The illness was debilitating, and Barney had to learn to walk again, and is still building up his strength. He recognises how important being able to continue participating in TPAS has been for his own personal welfare. “TPAS kept things open for me when I was not so fit as I am now. I was able to take part from my spare room, and it kept my brain going.”

Barney is a man of many boards, committees and community groups. He’s held many positions … union branch officer, chair of TPAS, and vice chair at HHP. What makes him do it?

“It’s better fighting from the inside. If you’re inside you can do something, if you’re outside you can shout as loud as you like but it’s not going to make any difference. I read the reports, I probably ask too many questions, I never let things go by. I look at the purpose of a proposal, the financial outcomes, the problems, the recommendations. That’s what’s important.”
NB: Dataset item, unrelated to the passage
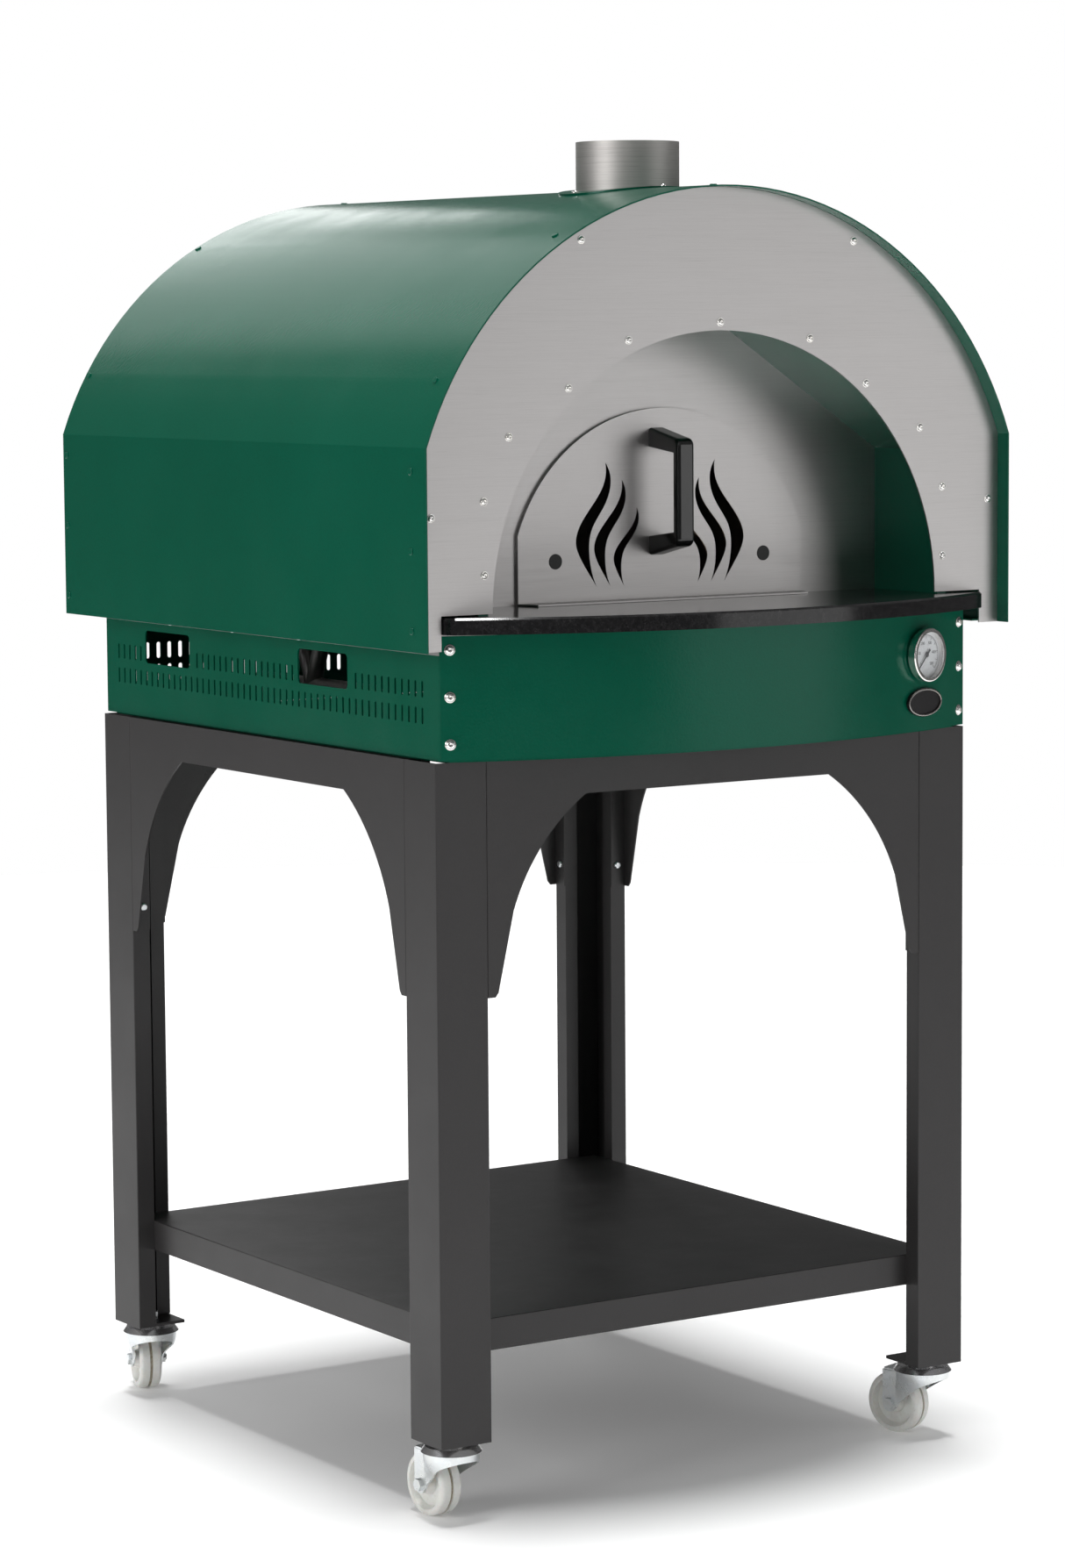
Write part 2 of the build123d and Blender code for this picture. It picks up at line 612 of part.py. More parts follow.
def make_gauge():
    back, front = 1.5, 13.0
    with BuildPart() as case:
        with BuildSketch(gauge_plane(back)):
            Circle(BEZEL_R - 2)
        extrude(amount=4)
        with BuildSketch(gauge_plane(back + 4)):
            Circle(BEZEL_R - 2)
            Circle(BEZEL_R - 4, mode=Mode.SUBTRACT)
        extrude(amount=front - back - 5)
        with BuildSketch(gauge_plane(back)):
            Circle(STEM_R)
        extrude(amount=-70)
        with BuildSketch(gauge_plane(back)):
            Circle(10)
        extrude(amount=-back)
    save(case, "gauge_case")
    with BuildPart() as bezel:
        with BuildSketch(gauge_plane(back + 3)):
            Circle(BEZEL_R)
            Circle(BEZEL_R - 1.9, mode=Mode.SUBTRACT)
        extrude(amount=front - back - 3)
        with BuildSketch(gauge_plane(front - 1)):
            Circle(BEZEL_R)
            Circle(BEZEL_R - 5, mode=Mode.SUBTRACT)
        extrude(amount=2)
        fillet(bezel.edges().filter_by(GeomType.CIRCLE).sort_by_distance(
            gauge_plane(front + 1).from_local_coords((BEZEL_R, 0, 0)))[0], 1.6)
    save(bezel, "gauge_bezel")
    with BuildPart() as dial:
        with BuildSketch(gauge_plane(back + 4)):
            Circle(BEZEL_R - 4.2)
            Circle(1.6, mode=Mode.SUBTRACT)
        extrude(amount=1)
    save(dial, "gauge_dial")
    with BuildPart() as glass:
        with BuildSketch(gauge_plane(front - 2.5)):
            Circle(BEZEL_R - 4.2)
        extrude(amount=1.5)
    save(glass, "gauge_glass")
    with BuildPart() as needle:
        with BuildSketch(gauge_plane(back + 6.2)):
            Polygon((-1.3, -9), (1.3, -9), (0.4, 24), (-0.4, 24), rotation=NEEDLE_REST, align=None)
            Circle(3.2)
        extrude(amount=0.8)
        with BuildSketch(gauge_plane(back + 4.2)):
            Circle(1.5)
        extrude(amount=2.0)
    save(needle, "gauge_needle")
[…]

His involvement in so many areas which are key to daily life mean that people are always asking him questions, about housing, the bins, pensions and much else, but he’s happy that they do as it keeps him in touch with local issues.

The latest concern in the Cearns which was raised through the community association is the replacement of infrared panel heaters with more expensive air source heat pumps and the insulation which goes with them. Tenants are frustrated with delays and Barney has to explain that all the elements have to be in place before the programme can go ahead. This is just the latest local example of effective tenant participation, where good communication between landlord and tenant really works well.

He’s vice chair of HHP now, and is no longer a social housing tenant. I wondered if that had changed the way he thinks about tenant participation. As anyone who knows Barney will tell you, of course it hasn’t.

“Tenants should participate because it’s their home, and it’s important they take part in the community they live in. If you owned your house yourself you’d look after it, but the landlord owns it, so don’t wait for them to come knocking on your door. You go and knock on their door and tell them what you want. Get in there, into a registered tenants organisation or a village voice, don’t sit back and just take it.”